INFORMATION SUPPLIED:
:::::
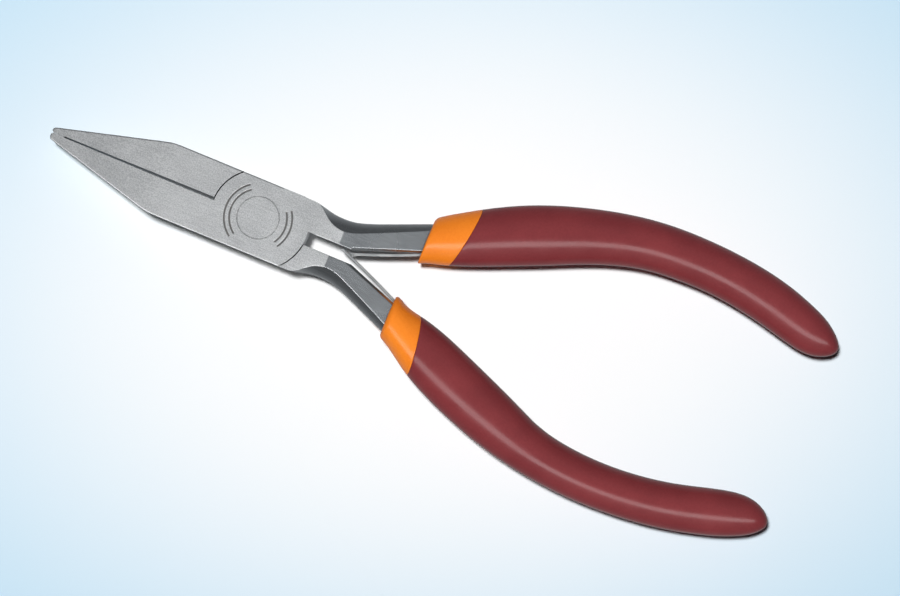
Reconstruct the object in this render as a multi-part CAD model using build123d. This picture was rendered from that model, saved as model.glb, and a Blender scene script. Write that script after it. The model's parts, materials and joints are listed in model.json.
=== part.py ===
from build123d import *

import math
import os

# Needle nose pliers: two forged levers on a riveted lap joint, a pair of leaf springs
# between the shanks, and a two-colour plastic grip on each handle.
#
# Frame, in millimetres: the tool lies flat with its jaws closed. X runs along its centre
# line, jaws towards -X and handles towards +X. Y runs across the handles, and Z runs up the
# rivet's axis. The origin is where that axis meets the ground rear face of the joint.
#
# The shapes are drawn about the lap's middle plane and lifted by half the head's thickness
# when they are written. The front lever has the -Y jaw and the +Y handle. The rear lever is
# the same forging turned over about X, so it has the +Y jaw and the -Y handle.

# --- Head: jaws and lap joint ---------------------------------------------------------
HEAD_T = 6.6  # thickness over both ground faces
HEAD_HALF = HEAD_T / 2
HEAD_HALF_W = 6.0  # half the head's width
NOSE_X = -36.0  # end of the jaws
NOSE_HALF_W = 0.95  # half the width over both jaws at their end
FLANK_DEG = 14.9  # slope of each jaw's outer flank
SHOULDER_R = 9.0  # where the flank runs into the head's straight side
NOSE_CORNER_R = 0.55
EDGE_R = 0.22  # broken edges of the ground faces
NOSE_HALF_T = 1.5  # half the thickness at the end of the jaws
TAPER_X = -13.0  # the jaws start to thin here

LAP_GAP = 0.04  # between the two halves of the lap
FRONT_LAP_R = 7.6  # round shoulder towards the jaws
BACK_LAP_R = 8.3  # round shoulder towards the handles
SHOULDER_GAP = 0.2  # clearance of both shoulders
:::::
BRIEF:
Extract the complete listing above, reproducing each line exactly.

RESULT FOR THIS TASK:
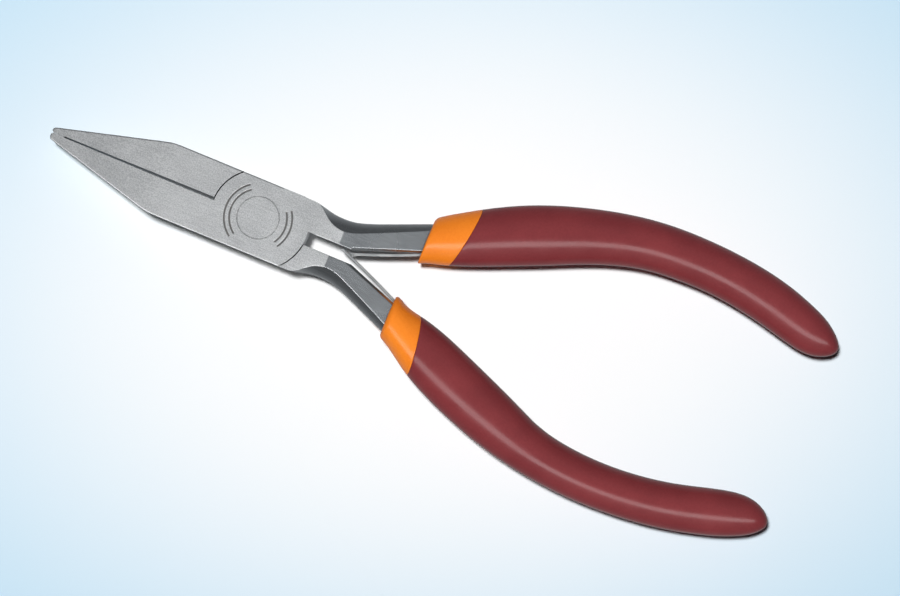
Reconstruct the object in this render as a multi-part CAD model using build123d. This picture was rendered from that model, saved as model.glb, and a Blender scene script. Write that script after it. The model's parts, materials and joints are listed in model.json.
=== part.py ===
from build123d import *

import math
import os

# Needle nose pliers: two forged levers on a riveted lap joint, a pair of leaf springs
# between the shanks, and a two-colour plastic grip on each handle.
#
# Frame, in millimetres: the tool lies flat with its jaws closed. X runs along its centre
# line, jaws towards -X and handles towards +X. Y runs across the handles, and Z runs up the
# rivet's axis. The origin is where that axis meets the ground rear face of the joint.
#
# The shapes are drawn about the lap's middle plane and lifted by half the head's thickness
# when they are written. The front lever has the -Y jaw and the +Y handle. The rear lever is
# the same forging turned over about X, so it has the +Y jaw and the -Y handle.

# --- Head: jaws and lap joint ---------------------------------------------------------
HEAD_T = 6.6  # thickness over both ground faces
HEAD_HALF = HEAD_T / 2
HEAD_HALF_W = 6.0  # half the head's width
NOSE_X = -36.0  # end of the jaws
NOSE_HALF_W = 0.95  # half the width over both jaws at their end
FLANK_DEG = 14.9  # slope of each jaw's outer flank
SHOULDER_R = 9.0  # where the flank runs into the head's straight side
NOSE_CORNER_R = 0.55
EDGE_R = 0.22  # broken edges of the ground faces
NOSE_HALF_T = 1.5  # half the thickness at the end of the jaws
TAPER_X = -13.0  # the jaws start to thin here

LAP_GAP = 0.04  # between the two halves of the lap
FRONT_LAP_R = 7.6  # round shoulder towards the jaws
BACK_LAP_R = 8.3  # round shoulder towards the handles
SHOULDER_GAP = 0.2  # clearance of both shoulders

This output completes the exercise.